In this article, Brian C. Hales presents a somewhat tongue-in-cheek analysis of the skills that would be needed to write a book similar in length and complexity to the Book of Mormon. He does this by consulting a panel of 11 different publicly-available large-language artificial intelligence models, providing them with a complex query that elicited a set of 15 skills that AI commonly associated with a literary achievement on the scale of the Book of Mormon. After informally testing the accuracy of those AI models, and validating their list of literary skills (using faithful, neutral, and critical sources), Hales turns to the historical record to look for evidence of Joseph Smith having acquired them. The skill categories include:

  • Attention to detail, discipline and stamina, mental focus, organizational, and time management skills. Though most accounts don’t directly describe Joseph’s skills in this area, some record that he was “lazy”, “lounging”, and “idle”, despite being a “good worker”. He does not appear to have been particularly energetic or enterprising in the years before 1829.
  • Bible and theology skills. Though Joseph had some familiarity with the Bible, many describe that familiarity as limited, lacking in-depth historical and biblical knowledge as well as theological education.
  • Composition, editing, vocabulary, and language. Joseph wrote very little before dictating the Book of Mormon, and he is afterward described as writing “very poorly”, and as “illiterate to some extent”.
  • Memory and recall. According to Hales, “no eyewitness statements describe [Joseph] possessing extraordinary recall or a photographic or eidetic memory”. None of Joseph’s modern biographers, critical or otherwise, portray him as having such, and he appears to have been an inferior student to some of his peers, such as Orson Pratt.
  • Research and specialized knowledge. Though he may have occasionally read his father’s newspapers, he is described as being “without scientific knowledge or attainments” and as having “a strong mind utterly unenlightened by the teachings of history”. None in his local area recall him buying ink or paper, and no one describes him visiting libraries or bookstores. He is instead documented as spending his time farming, clearing land, laboring, and treasure hunting.
  • Creativity, imagination, and world-building skills. Despite Lucy Mack Smith’s recollections of Joseph’s prolific tales of the particulars of Nephite society, his younger brother William seems to recall it somewhat differently, and Lucy’s memory does not seem to align very well with what we have in the Book of Mormon itself.
  • Speaking, dictation, and storytelling. Though Joseph is described as a “passable exhorter” and a capable debater, he was “not known to have preached a single sermon before organizing the church” and was later described as “not naturally talented for a speaker”. Others recall that “he had no great choice of words, and generally expressed his ideas in a very humble, common-place way… Joseph was no orator.”

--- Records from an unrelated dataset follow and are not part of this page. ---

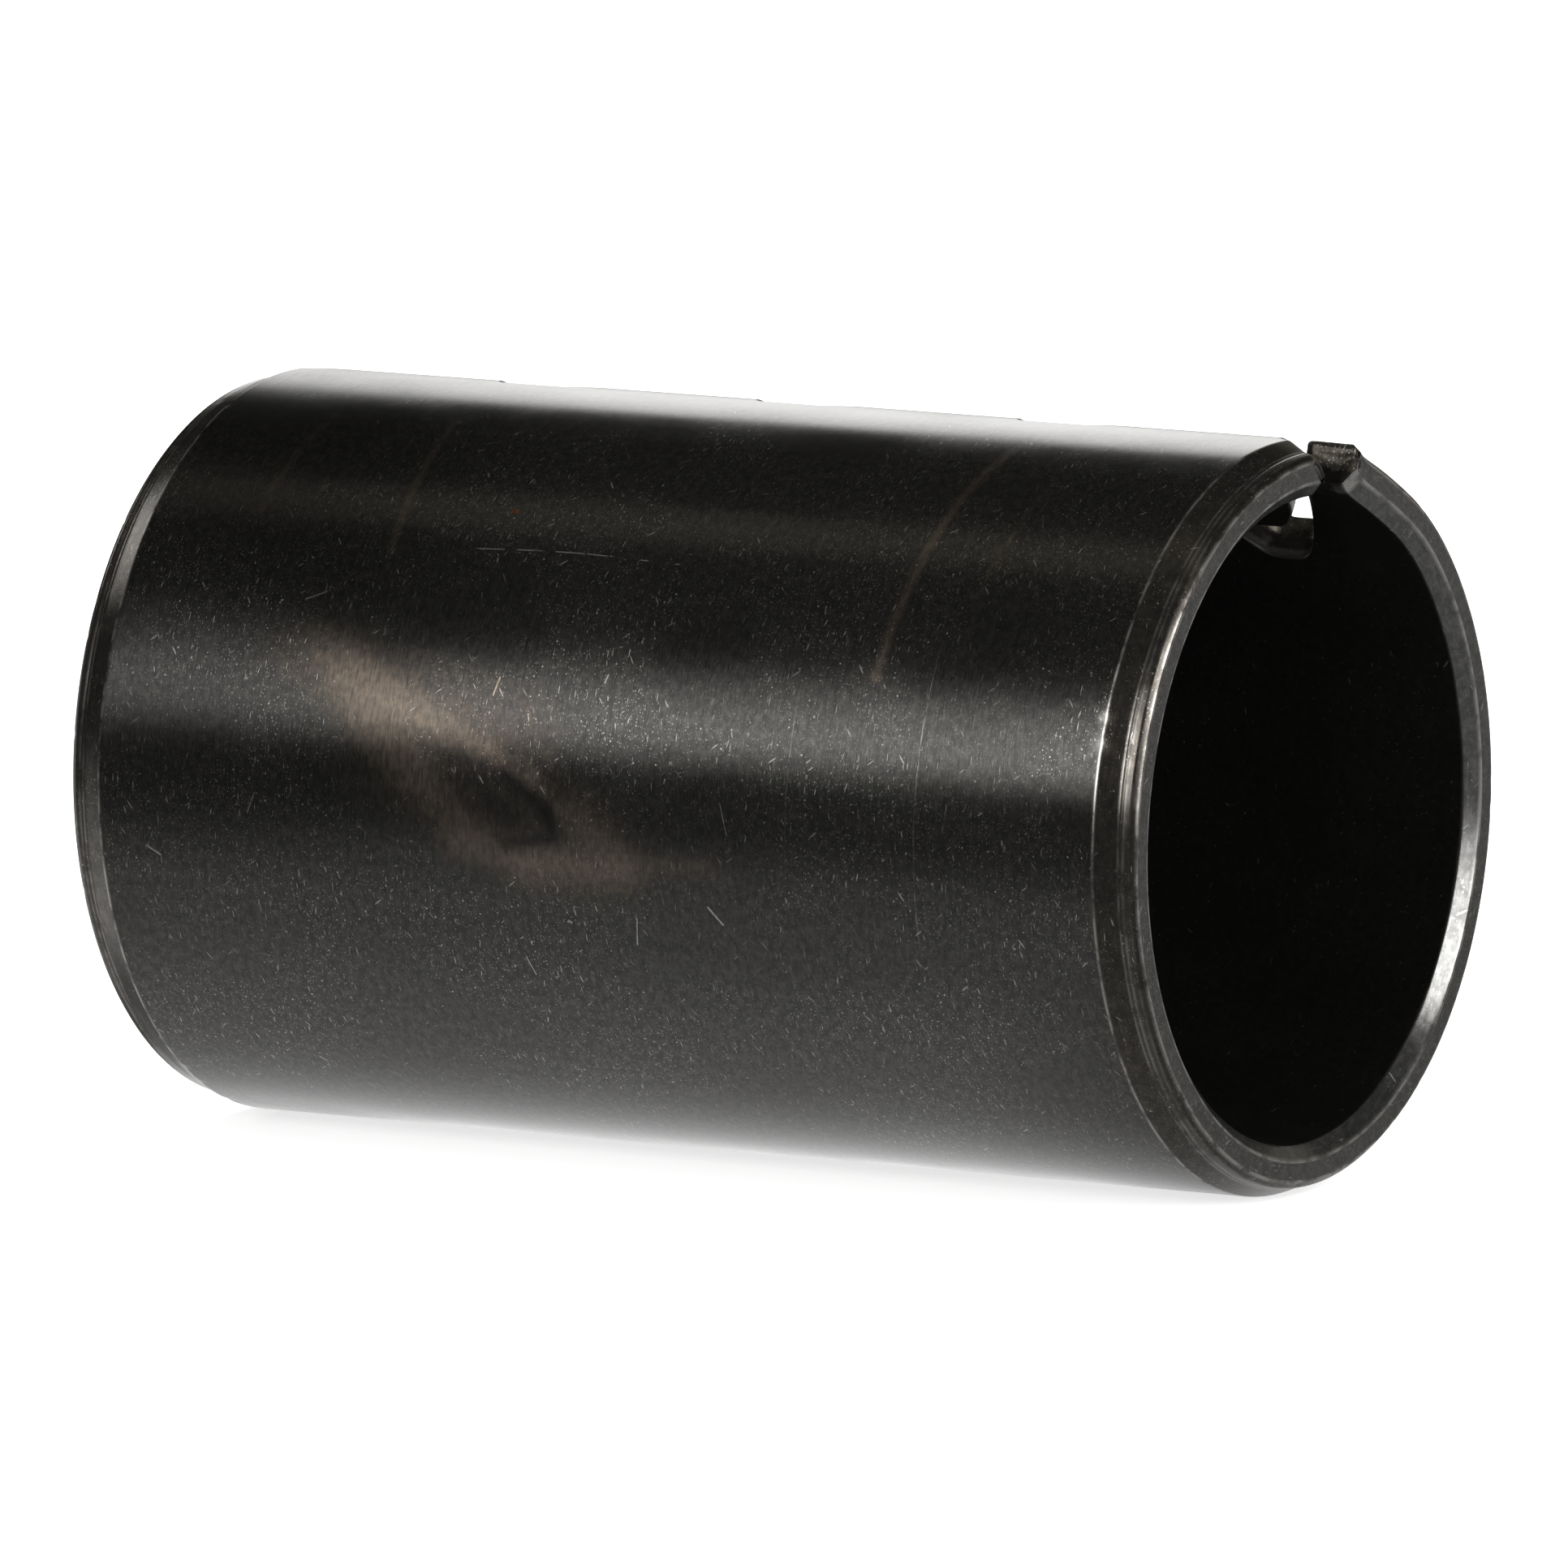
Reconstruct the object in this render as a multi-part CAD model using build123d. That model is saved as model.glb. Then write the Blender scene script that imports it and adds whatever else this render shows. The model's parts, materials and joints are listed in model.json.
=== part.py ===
from build123d import *
import math
import os

# Split steel sleeve, rolled from one strip of spring steel and ground on its outside.
# Millimetres. The sleeve's axis is X, its seam is at the top (+Z), and the origin is
# the centre of the bore at mid-length. Angles round the sleeve start at +Z and
# increase towards +Y.

# --- driving dimensions ---------------------------------------------------------------
outer_diameter = 35.0
wall = 2.5
length = 57.0

# Lead-in cone on the outside of each end, and the small chamfer at each bore mouth.
lead_length = 1.9
lead_depth = 0.77
mouth_length = 0.6
mouth_depth = 0.7

# The seam is a wave: the edge on the -Y side has rounded tongues that reach into
# recesses of the same shape in the edge on the +Y side.
seam_angle = 8.4
seam_gap = 2.7
tongue_count = 4
tongue_pitch = 14.0
tongue_reach = 9.1
tongue_tip_half_width = 0.6
tongue_root_half_width = 5.5

# --- worked out -----------------------------------------------------------------------
outer_radius = outer_diameter / 2
bore_radius = outer_radius - wall
middle_radius = (outer_radius + bore_radius) / 2
half_length = length / 2
overrun = 1.0
stations_per_pitch = 14


def arc_degrees(arc):
    """Angle round the sleeve of an arc measured at the middle of the wall."""
    return math.degrees(arc / middle_radius)


def tongue_centres():
    """Axial positions of the tongues, evenly spaced about mid-length."""
    first = -(tongue_count - 1) * tongue_pitch / 2
    return [first + index * tongue_pitch for index in range(tongue_count)]


def tongue_share(x):
    """1 on a tongue's centre line, 0 between tongues, with an eased slope between."""
    distance = min(abs(x - centre) for centre in tongue_centres())
    rise = (tongue_root_half_width - distance) / (tongue_root_half_width - tongue_tip_half_width)
    rise = min(max(rise, 0.0), 1.0)
    return rise * rise * (3.0 - 2.0 * rise)


def seam_centre(x):
    """Angle of the middle of the seam at axial position x, in degrees."""
    return seam_angle + arc_degrees(tongue_reach) * tongue_share(x)


def around(radius, degrees):
    """Y and Z of a point on a circle about the sleeve's axis."""
    angle = math.radians(degrees)
    return radius * math.sin(angle), radius * math.cos(angle)


def full_tube():
    """The closed tube with its lead-in cones and bore mouths, before the seam."""
    half_profile = [
        (half_length, bore_radius + mouth_depth),
        (half_length, outer_radius - lead_depth),
        (half_length - lead_length, outer_radius),
        (-half_length + lead_length, outer_radius),
        (-half_length, outer_radius - lead_depth),
        (-half_length, bore_radius + mouth_depth),
        (-half_length + mouth_length, bore_radius),
        (half_length - mouth_length, bore_radius),
    ]
    # The revolve starts at the bottom, so no surface begins or ends beside the seam.
    outline = Polyline([(x, 0, -radius) for x, radius in half_profile], close=True)
    return revolve(make_face(outline), Axis.X)


def seam_section(x):
    """The gap's cross-section at x: a wedge with radial sides, wider than the wall."""
    half_gap = arc_degrees(seam_gap) / 2
    middle = seam_centre(x)
    inner = bore_radius - overrun
    outer = outer_radius + overrun
    corners = [
        (x, *around(inner, middle - half_gap)),
        (x, *around(inner, middle + half_gap)),
        (x, *around(outer, middle + half_gap)),
        (x, *around(outer, middle - half_gap)),
    ]
    return make_face(Polyline(corners, close=True))


def seam_cutter():
    """The wave-shaped gap as one solid, running past both ends."""
    span = length + 2 * overrun
    steps = round(span / tongue_pitch * stations_per_pitch)
    places = [-span / 2 + span * index / steps for index in range(steps + 1)]
    return loft([seam_section(x) for x in places], ruled=True)


def build_sleeve():
    """The tube with its seam cut through."""
    return full_tube() - seam_cutter()


os.makedirs("parts", exist_ok=True)
split_sleeve = build_sleeve()
split_sleeve.label = "split_sleeve"
export_step(split_sleeve, "parts/split_sleeve.step")
print("split_sleeve volume mm3", round(split_sleeve.volume, 1), "solids", len(split_sleeve.solids()))
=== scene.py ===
"""Split steel sleeve: the detailed visual model, its black-oxide finish, studio and camera.

Lengths in the geometry code and in the tables are millimetres, as in the CAD, and become
metres when a mesh or a material is made. Angles round the sleeve are degrees from +Z
towards +Y. A depth is a distance along the axis from the nearer end face.
"""

import json
import math

import bpy
import numpy as np
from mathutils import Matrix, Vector


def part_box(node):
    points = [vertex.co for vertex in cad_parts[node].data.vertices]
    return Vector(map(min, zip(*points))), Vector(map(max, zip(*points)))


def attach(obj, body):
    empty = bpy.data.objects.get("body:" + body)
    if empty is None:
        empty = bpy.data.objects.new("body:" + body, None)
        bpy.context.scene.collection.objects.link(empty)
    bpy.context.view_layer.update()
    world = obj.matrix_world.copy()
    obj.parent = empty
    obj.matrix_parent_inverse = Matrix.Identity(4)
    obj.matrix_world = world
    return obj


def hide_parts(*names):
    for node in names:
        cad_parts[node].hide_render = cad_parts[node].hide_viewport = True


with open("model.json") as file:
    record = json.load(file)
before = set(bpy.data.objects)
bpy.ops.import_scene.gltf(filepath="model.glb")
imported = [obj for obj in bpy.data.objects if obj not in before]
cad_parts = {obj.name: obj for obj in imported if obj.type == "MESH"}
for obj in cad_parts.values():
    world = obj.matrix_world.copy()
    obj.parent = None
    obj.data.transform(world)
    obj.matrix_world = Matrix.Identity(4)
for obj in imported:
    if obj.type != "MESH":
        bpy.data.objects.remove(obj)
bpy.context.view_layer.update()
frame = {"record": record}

MM = 0.001
RNG = np.random.default_rng(7)

# --- sizes read from the frame ---------------------------------------------------------
low, high = (np.array(corner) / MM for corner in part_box("split_sleeve"))
LENGTH = high[0] - low[0]
HALF = round(LENGTH / 2, 2)
OUTER = round((high[1] - low[1]) / 2, 1)
mounts = {mount["name"]: mount for mount in frame["record"]["mounts"]}
BORE = mounts["bore"]["dims"]["r_mm"]
MIDDLE = (OUTER + BORE) / 2

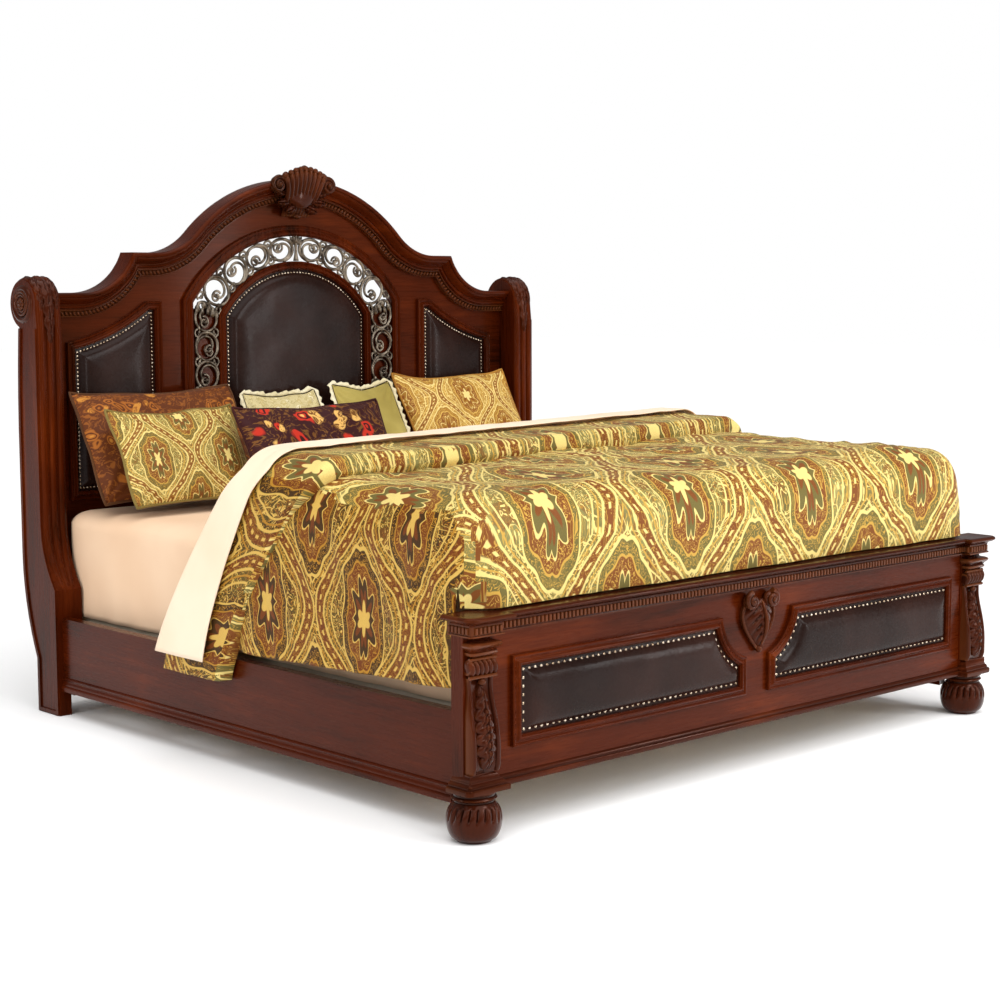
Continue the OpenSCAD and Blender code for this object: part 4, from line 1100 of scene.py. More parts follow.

Hales’ analysis highlights a key contradiction in attempts to naturalistically explain the Book of Mormon. Eyewitnesses consistently declare that Joseph dictated the words of the Book of Mormon, but they also declare that he did not have the skills necessary to have produced those words himself. Hales declines to resolve this contradiction, content to conclude that the list of skills produced by AI might be helpful for defining the apparent (and apparently large) skill-gap evidence with Joseph and the Book of Mormon.

 

The Reflection

Even when it’s delivered with a wink to the camera, one can trust an analysis by Hales to be interesting and robust. I can’t help but be a bit gratified that he and I came to the same conclusion regarding Joseph’s memory. I was afraid that my amateur sleuthing had missed some important memory-relevant factoid, but if Hales failed to turn one up it’s unlikely anyone could. I appreciate Hales’ succinct framing of the core problem of the Book of Mormon. In the naturalistic mind, we have very little historical room for anyone but Joseph to have authored the book, and yet Joseph decidedly fails to fit the mold of an accomplished author. This contradiction doesn’t seem to give the critics much pause, but the rest of us are allowed to think it a bit strange. I’ll continue to look forward to a book-length treatment on this topic from Hales (or anyone else who decides to give it a shot).